When The Square swapped ownership, Daniel briefly took up the head chef position, but his mind was firmly set on making a new start in a new restaurant. ‘I was never going to be permanent, it was just temporary whilst I was looking for a head chef position somewhere else,’ he says. After a short break he took the reins at Fenchurch Sky Garden, where he has been quietly building the high-rise restaurant into a foodie destination. ‘Anywhere you take over as a new head chef, it’s quite difficult. You have to build your team up, teach them the ethos and your way of cooking, change the menu, but they have really embraced the methods and changes I wanted to make. Everyday I feel like we’re getting better, which is great.’

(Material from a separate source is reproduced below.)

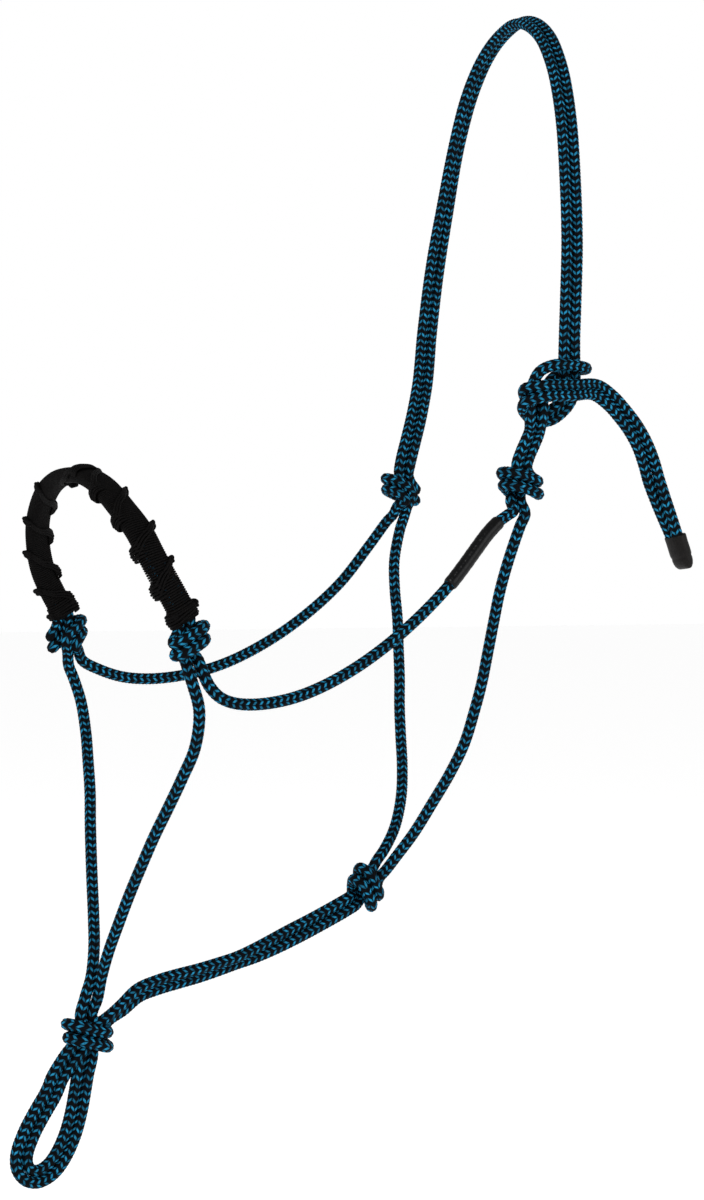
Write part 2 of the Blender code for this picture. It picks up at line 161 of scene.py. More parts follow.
CHIN_FAR = (
    (-0.2476, 0.082, -0.3649), (-0.2445, 0.0825, -0.372), (-0.2405, 0.0815, -0.385),
    (-0.24, 0.0755, -0.402), (-0.2425, 0.066, -0.4185), (-0.2457, 0.0555, -0.4345),
    (-0.2497, 0.0455, -0.4505), (-0.2532, 0.036, -0.4665), (-0.2565, 0.0265, -0.4825),
    (-0.2595, 0.0175, -0.4985), (-0.263, 0.0085, -0.5145), (-0.2672, 0.0025, -0.529),
    (-0.2715, 0.0005, -0.5394),
)

JAW = (
    (-0.1155, 0, -0.4995), (-0.129, 0, -0.5055), (-0.1435, 0, -0.5115), (-0.174, 0, -0.523),
    (-0.204, 0, -0.5305), (-0.228, 0, -0.535), (-0.242, 0, -0.5395), (-0.2504, 0, -0.5462),
)

JAW_SIDES = (
    (-0.2, 0, 1), (-0.2, 0.1, 1), (-0.2, -0.7, 0.8), (0.1, -0.5, 1), (0.5, -0.3, 0.8),
)

LOOP = (
    (-0.2878, 0, -0.581), (-0.2912, 0, -0.5885), (-0.2977, 0, -0.5985), (-0.3043, 0, -0.61),
    (-0.308, 0, -0.6215), (-0.3058, 0, -0.6293), (-0.299, 0, -0.632), (-0.2918, 0, -0.629),
    (-0.286, 0, -0.6225), (-0.2804, 0, -0.6115), (-0.277, 0, -0.6003), (-0.2748, 0, -0.5895),
    (-0.2732, 0, -0.5805),
)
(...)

Lessons learned from Tom Kitchin, Tommy Banks and Phil Howard are plain to see in Daniel’s cooking – provenance and respect for ingredients is a cornerstone of what he does at Fenchurch Sky Garden. ‘For me, it’s always been about just cooking really great food,’ says Daniel, ‘but I want to showcase great British produce at the same time.’ As soon as ingredients come into season, Daniel will bring them onto the menu at Fenchurch Sky Garden, pairing seasonal ingredients together to create new dishes. ‘That’s how a lot of our dishes start off,’ he says. ‘We get this lovely line-caught mackerel from Newlyn in Cornwall, and we serve it with roasted beetroots, dressed in a horseradish and turnip dressing, and some little pink radicchio leaves. We make these little agar vinegar jellies and place them across the back of the fish, along wish some beetroot leaves. The beetroots and turnips come into season together along with the winter radicchio, so it makes sense to pair them together, and then you just have some lovely mackerel to go with them.’

Maple, sesame and balsamic-glazed duck
Roast Orkney scallops with slow-cooked pumpkin, hazelnuts, citrus dressing and red chicory salad

When it comes to that mantra of ‘making the best of every ingredient,’ Daniel isn’t fussy about how he goes about that, and he uses a range of techniques to create his dishes. ‘I’ll use whatever technique I feel is the best way of cooking that ingredient,’ he explains. ‘That could be something classical or something modern – I’m not afraid to use either method, as long as I feel like I’m achieving the best product I can.’

Judging by the first eighteen months, Fenchurch Sky Garden is well on its way to becoming a true destination restaurant in London – a big fish in a big pond, if you like. ‘It’s been a huge learning and growing process,’ says Daniel, but he admits that there’s plenty of work still to be done. ‘I like to see things improve all the time – I’m not someone who likes to wait until something is broken to fix it. I know how much we achieved last year, and that just spurs me on to see how much we can achieve this year, and how much further we can push ourselves.’